Material prepared for the Wednesday press conference by Patrick R. Donahoe, postmaster general and CEO, says Postal Service market research and other research has indicated that nearly 7 in 10 Americans support the switch to five-day delivery as a way for the Postal Service to reduce costs.
"The Postal Service is advancing an important new approach to delivery that reflects the strong growth of our package business and responds to the financial realities resulting from America's changing mailing habits," Donahoe said in a statement prepared for the announcement. "We developed this approach by working with our customers to understand their delivery needs and by identifying creative ways to generate significant cost savings." The Postal Service is making the announcement Wednesday, more than six months before the switch, to give residential and business customers time to plan and adjust, the statement said.
"The American public understands the financial challenges of the Postal Service and supports these steps as a responsible and reasonable approach to improving our financial situation," Donahoe said. "The Postal Service has a responsibility to take the steps necessary to return to long-term financial stability and ensure the continued affordability of the U.S. Mail." He said the change would mean a combination of employee reassignment and attrition and is expected to achieve cost savings of approximately $2 billion annually when fully implemented.
The agency in November reported an annual loss of a record $15.9 billion for the last budget year and forecast more red ink in 2013, capping a tumultuous year in which it was forced to default on billions in retiree health benefit prepayments to avert bankruptcy.
The financial losses for the fiscal year ending Sept. 30 were more than triple the $5.1 billion loss in the previous year. Having reached its borrowing limit, the mail agency is operating with little cash on hand.

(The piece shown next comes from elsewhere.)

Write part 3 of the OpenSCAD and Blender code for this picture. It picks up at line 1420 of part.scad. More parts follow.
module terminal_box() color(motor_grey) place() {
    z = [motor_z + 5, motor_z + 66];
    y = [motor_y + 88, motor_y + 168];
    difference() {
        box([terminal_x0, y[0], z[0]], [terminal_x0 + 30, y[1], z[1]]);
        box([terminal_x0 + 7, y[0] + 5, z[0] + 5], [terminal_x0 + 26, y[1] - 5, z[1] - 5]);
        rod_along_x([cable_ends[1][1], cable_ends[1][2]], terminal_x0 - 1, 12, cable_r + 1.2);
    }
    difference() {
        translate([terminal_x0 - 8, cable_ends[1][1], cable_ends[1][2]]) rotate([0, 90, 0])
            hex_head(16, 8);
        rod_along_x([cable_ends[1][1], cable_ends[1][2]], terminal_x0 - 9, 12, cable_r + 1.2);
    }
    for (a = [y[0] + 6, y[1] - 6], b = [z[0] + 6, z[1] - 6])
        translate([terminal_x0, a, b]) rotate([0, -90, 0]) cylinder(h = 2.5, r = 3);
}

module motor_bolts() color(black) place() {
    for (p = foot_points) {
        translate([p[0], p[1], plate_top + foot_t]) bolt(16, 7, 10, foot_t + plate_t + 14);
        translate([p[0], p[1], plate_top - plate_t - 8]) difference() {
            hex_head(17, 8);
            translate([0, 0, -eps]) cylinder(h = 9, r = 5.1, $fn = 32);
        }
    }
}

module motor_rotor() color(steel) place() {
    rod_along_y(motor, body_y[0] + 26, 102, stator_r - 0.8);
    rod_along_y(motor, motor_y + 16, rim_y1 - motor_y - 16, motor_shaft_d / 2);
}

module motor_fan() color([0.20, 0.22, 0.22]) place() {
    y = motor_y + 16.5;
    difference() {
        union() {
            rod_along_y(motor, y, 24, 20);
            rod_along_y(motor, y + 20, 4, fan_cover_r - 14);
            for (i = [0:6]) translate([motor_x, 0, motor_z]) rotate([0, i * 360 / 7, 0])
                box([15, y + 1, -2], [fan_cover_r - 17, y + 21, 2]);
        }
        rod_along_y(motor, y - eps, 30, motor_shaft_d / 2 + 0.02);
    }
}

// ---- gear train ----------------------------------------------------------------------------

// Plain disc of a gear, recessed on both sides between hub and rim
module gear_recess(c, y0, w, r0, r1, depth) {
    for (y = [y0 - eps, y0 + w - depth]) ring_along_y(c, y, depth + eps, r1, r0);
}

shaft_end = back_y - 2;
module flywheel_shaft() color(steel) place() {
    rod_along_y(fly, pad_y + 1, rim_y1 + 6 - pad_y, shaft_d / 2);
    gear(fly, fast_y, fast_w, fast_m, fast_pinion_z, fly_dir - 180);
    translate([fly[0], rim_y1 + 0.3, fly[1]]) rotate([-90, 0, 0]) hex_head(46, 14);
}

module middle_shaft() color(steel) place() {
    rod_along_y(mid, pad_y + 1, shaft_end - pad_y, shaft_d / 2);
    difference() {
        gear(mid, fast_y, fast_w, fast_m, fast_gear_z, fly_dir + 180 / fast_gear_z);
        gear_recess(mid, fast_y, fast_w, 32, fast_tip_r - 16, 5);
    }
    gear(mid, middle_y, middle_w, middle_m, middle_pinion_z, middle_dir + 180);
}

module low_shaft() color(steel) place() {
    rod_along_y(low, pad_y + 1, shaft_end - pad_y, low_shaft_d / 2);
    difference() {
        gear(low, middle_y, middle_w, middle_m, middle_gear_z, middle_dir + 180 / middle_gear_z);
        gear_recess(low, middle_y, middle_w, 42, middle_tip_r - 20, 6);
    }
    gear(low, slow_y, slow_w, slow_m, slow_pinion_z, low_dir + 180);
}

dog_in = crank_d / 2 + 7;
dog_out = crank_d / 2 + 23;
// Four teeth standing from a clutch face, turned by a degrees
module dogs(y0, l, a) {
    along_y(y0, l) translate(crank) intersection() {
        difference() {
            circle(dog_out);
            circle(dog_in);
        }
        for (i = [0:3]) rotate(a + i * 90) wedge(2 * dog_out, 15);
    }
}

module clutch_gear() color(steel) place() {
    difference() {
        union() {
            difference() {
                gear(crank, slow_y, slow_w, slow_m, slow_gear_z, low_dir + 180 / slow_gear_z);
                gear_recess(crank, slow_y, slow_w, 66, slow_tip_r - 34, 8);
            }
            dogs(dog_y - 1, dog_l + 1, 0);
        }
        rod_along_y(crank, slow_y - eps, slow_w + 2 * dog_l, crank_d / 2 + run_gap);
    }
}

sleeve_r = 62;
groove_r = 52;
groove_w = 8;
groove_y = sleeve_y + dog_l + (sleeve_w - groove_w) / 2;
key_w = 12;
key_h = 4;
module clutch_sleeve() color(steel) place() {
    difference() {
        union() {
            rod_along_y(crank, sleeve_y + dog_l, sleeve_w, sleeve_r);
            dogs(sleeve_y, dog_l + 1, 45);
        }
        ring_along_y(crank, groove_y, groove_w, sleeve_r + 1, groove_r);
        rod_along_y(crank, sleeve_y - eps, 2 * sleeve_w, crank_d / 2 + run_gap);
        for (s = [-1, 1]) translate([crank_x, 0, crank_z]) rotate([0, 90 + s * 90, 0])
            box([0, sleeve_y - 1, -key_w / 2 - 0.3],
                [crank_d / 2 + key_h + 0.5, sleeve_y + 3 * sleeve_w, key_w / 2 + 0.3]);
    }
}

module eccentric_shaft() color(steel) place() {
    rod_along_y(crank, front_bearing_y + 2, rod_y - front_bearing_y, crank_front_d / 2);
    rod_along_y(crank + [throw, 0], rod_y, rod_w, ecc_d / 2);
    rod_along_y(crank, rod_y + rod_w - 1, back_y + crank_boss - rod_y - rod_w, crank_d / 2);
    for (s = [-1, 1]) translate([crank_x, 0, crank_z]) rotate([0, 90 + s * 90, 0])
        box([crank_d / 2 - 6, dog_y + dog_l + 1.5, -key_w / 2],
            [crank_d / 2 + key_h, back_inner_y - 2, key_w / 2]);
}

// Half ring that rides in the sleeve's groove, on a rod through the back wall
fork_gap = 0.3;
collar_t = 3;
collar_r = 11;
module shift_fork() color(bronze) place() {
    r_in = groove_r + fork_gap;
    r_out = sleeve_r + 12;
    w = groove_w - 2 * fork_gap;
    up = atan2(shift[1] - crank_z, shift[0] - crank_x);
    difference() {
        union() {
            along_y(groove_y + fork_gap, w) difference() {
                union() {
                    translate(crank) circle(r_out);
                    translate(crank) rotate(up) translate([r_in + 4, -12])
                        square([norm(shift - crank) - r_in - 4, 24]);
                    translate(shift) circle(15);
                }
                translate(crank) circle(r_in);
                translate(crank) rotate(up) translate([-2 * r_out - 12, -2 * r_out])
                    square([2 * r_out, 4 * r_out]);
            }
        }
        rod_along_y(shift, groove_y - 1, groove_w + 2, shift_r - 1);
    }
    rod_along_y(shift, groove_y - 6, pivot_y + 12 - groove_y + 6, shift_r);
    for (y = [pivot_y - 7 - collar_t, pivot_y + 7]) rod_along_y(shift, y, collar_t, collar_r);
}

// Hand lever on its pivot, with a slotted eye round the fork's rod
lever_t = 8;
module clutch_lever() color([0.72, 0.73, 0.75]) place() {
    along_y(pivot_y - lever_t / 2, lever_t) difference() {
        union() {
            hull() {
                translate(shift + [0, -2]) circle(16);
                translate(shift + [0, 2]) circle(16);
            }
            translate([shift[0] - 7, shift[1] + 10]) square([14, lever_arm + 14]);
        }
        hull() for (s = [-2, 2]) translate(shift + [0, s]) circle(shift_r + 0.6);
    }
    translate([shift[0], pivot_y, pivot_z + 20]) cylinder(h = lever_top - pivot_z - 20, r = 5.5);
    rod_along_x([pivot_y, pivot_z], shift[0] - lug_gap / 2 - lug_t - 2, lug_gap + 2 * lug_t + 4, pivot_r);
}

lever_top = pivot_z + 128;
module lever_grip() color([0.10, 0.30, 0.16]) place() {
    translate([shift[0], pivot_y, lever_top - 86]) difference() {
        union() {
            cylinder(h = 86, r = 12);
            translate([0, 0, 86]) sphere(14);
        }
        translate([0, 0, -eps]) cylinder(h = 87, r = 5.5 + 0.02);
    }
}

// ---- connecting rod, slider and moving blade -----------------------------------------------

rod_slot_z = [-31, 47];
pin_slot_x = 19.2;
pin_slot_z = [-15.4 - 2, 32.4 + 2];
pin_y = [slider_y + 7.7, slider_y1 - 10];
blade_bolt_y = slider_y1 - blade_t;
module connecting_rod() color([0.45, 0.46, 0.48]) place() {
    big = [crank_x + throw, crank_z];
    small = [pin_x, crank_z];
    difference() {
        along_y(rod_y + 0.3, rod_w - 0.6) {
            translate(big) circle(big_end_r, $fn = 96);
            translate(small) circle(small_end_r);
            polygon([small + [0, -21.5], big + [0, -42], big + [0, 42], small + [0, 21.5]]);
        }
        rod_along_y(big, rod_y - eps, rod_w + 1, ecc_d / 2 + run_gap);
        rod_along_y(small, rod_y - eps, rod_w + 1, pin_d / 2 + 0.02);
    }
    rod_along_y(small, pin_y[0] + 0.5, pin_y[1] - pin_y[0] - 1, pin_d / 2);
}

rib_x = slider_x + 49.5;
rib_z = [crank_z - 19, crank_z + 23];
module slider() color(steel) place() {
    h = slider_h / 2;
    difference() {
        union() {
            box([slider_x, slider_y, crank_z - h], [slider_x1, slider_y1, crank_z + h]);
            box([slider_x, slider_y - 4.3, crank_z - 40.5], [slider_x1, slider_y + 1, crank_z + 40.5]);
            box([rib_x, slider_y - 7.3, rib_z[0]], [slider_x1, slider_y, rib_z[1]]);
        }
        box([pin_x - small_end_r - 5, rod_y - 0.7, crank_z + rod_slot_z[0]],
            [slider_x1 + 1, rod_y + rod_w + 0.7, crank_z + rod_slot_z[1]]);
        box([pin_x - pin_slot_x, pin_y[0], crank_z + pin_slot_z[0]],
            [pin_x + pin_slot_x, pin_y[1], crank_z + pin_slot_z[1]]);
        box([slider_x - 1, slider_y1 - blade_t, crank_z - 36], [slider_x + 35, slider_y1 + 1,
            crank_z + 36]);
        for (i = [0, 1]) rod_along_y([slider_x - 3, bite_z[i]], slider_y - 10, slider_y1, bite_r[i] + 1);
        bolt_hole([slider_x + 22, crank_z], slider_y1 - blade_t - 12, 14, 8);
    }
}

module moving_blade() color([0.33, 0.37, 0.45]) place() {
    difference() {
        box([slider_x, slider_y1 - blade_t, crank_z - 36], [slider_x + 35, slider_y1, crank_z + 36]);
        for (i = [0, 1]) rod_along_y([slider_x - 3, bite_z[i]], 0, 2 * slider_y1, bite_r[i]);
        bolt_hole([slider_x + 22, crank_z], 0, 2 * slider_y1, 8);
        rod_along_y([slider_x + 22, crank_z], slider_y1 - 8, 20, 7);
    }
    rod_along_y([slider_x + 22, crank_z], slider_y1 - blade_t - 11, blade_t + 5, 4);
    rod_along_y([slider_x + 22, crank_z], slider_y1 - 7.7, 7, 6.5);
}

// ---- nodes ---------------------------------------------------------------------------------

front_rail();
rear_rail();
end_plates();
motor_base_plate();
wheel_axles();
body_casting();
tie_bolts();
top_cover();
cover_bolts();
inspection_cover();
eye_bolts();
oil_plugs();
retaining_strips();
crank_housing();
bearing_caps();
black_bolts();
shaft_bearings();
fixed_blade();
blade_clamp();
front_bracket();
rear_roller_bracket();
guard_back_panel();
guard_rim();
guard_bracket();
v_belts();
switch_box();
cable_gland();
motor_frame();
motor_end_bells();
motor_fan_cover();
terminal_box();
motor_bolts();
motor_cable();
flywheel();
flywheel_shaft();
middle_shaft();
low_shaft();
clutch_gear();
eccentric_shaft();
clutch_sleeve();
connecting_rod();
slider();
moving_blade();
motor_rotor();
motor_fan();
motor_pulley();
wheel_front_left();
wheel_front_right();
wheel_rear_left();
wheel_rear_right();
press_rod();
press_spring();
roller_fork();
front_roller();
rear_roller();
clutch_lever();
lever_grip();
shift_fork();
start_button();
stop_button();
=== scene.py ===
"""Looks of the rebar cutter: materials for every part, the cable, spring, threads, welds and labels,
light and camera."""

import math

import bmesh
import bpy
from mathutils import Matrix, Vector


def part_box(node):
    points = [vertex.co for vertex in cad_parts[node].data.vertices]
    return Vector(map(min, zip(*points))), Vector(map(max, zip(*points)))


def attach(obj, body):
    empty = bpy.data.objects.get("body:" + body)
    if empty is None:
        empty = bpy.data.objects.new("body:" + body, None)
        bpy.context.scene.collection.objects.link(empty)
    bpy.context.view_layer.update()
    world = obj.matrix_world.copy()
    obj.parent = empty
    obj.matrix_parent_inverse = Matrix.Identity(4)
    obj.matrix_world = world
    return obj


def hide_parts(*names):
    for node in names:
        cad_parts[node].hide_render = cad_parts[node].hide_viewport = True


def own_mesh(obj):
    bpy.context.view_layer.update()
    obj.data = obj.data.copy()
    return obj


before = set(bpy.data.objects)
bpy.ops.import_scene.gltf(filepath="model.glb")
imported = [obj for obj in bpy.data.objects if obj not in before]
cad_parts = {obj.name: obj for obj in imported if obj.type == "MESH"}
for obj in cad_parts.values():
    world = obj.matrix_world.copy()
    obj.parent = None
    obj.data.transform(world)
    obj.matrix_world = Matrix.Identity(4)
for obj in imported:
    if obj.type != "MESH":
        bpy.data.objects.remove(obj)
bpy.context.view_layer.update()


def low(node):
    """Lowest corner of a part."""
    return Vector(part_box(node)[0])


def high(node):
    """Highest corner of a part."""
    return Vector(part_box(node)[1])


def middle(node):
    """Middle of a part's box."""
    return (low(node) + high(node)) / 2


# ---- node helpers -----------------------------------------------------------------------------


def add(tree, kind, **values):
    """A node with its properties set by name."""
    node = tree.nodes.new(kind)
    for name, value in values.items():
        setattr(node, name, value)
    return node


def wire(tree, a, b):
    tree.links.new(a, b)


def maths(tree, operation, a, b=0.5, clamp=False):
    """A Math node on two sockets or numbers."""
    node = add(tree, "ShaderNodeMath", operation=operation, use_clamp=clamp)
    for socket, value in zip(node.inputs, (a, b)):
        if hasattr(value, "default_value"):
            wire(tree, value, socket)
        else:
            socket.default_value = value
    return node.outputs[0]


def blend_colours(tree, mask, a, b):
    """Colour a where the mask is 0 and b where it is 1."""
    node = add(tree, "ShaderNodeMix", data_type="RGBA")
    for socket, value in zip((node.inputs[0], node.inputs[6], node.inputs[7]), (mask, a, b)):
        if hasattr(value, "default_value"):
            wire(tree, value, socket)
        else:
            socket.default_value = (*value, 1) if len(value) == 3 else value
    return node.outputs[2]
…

The agency's biggest problem -- and the majority of the red ink in 2012 -- was not due to reduced mail flow but rather to mounting mandatory costs for future retiree health benefits, which made up $11.1 billion of the losses. Without that and other related labor expenses, the mail agency sustained an operating loss of $2.4 billion, lower than the previous year.
The health payments are a requirement imposed by Congress in 2006 that the post office set aside $55 billion in an account to cover future medical costs for retirees. The idea was to put $5.5 billion a year into the account for 10 years. That's $5.5 billion the post office doesn't have.
No other government agency is required to make such a payment for future medical benefits. Postal authorities wanted Congress to address the issue last year, but lawmakers finished their session without getting it done. So officials are moving ahead to accelerate their own plan for cost-cutting.
The Postal Service is in the midst of a major restructuring throughout its retail, delivery and mail processing operations. Since 2006, it has cut annual costs by about $15 billion, reduced the size of its career workforce by 193,000 or by 28 percent, and has consolidated more than 200 mail processing locations, officials say.
They say that while the change in the delivery schedule announced Wednesday is one of the actions needed to restore the financial health of the service, they still urgently need lawmakers to act. Officials say they continue to press for legislation that will give them greater flexibility to control costs and make new revenues.